When I moved two years ago and began going to a new church I was optimistic. The previous summer had been one of exciting discovery and revelation and I was burning with anticipation for the impact I carried–excited by the love and grace and wonder of King Jesus. And I had a place full of people that, if not sharing my enthusiasm, had an enthusiasm of their own that I came to feel a part of. I was excited by the possibility of eventually being involved with the worship team, being part of an alive people and helping to create and quicken that aliveness. And I became as involved as I had hoped.

But I knew something wasn’t right–wasn’t permanent.

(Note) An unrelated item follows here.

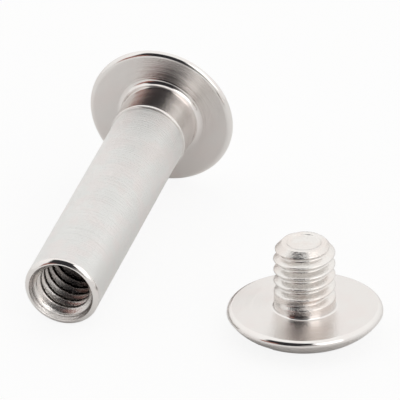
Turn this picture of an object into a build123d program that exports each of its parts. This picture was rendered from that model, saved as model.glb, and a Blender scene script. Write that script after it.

I didn’t know what it was at the time – honestly, there is still a fair bit of confusion in my mind as to what actually took place. Early on after moving I felt an incredible drawing to my family and I took it mostly as only a part of leaving the familiar. But it was also a desire for the kind of connection I’d only just begun to experience with my family, and that had only just been distanced. Beyond that it was a desire to experience a family connection with my new church as I’ve always longed for. I think I may have lumped it all into one and let the whole thing dull down.

But being involved in church regularly again had another affect on me. I slowly lost my wonder. I was dulled down again to the machinery of weekly services and being involved. I don’t say that those things are bad, but it was such an abrupt shift from where I had been previously. Regular service attendance alone which is strongly encouraged, or even weekly games nights or monthly meals were nothing like the sort of community I had been looking for – they always carried a trace but I knew that was because these people had worked and lived together for who-knows-how-long; they were family beyond Church Culture.

Between a taxing work situation and mental frustration, I became distant and eventually stopped going. And it didn’t take long after that for my inclusion in other extra-church-curricular activities (road hockey and x-box parties namely) to be forgotten. You don’t stay if you aren’t involved.

To those of you who think church involvement is what keeps people: you’re right. But it doesn’t keep people the way church should – not involvement alone. When you are involved but not attached into the body properly, you’re just a disjointed cog in the machinery. And where there is no training, no bringing up, no growing closer to every member, there is no body being built up but only machinery and routine no matter how fresh and spiritual it looks.

I don’t hold anything against anyone for what happened to me; I do not think that you can easily blame habits and tendencies built up over centuries. Honestly I hate these back-and-forth articles popping up on Christian websites like FaithIt with alternating titles like “7 Reasons Why People Leave the Church” or “The 3 Common Traits of Young People Who Stayed”; we’re wasting our time on the dispute to justify either the church or the people who leave them. I said we’re wasting our time trying to justify either churches or the people who leave them! Something about the way we ‘do’ church has got to change! Something about the way we see church has got to change! I don’t have any interest any more in a church that can be viewed as a place or a practice but as a living organism; a people less concerned about regularity and more about building up the Body of Christ and being part of his glorious Kingdom on the earth.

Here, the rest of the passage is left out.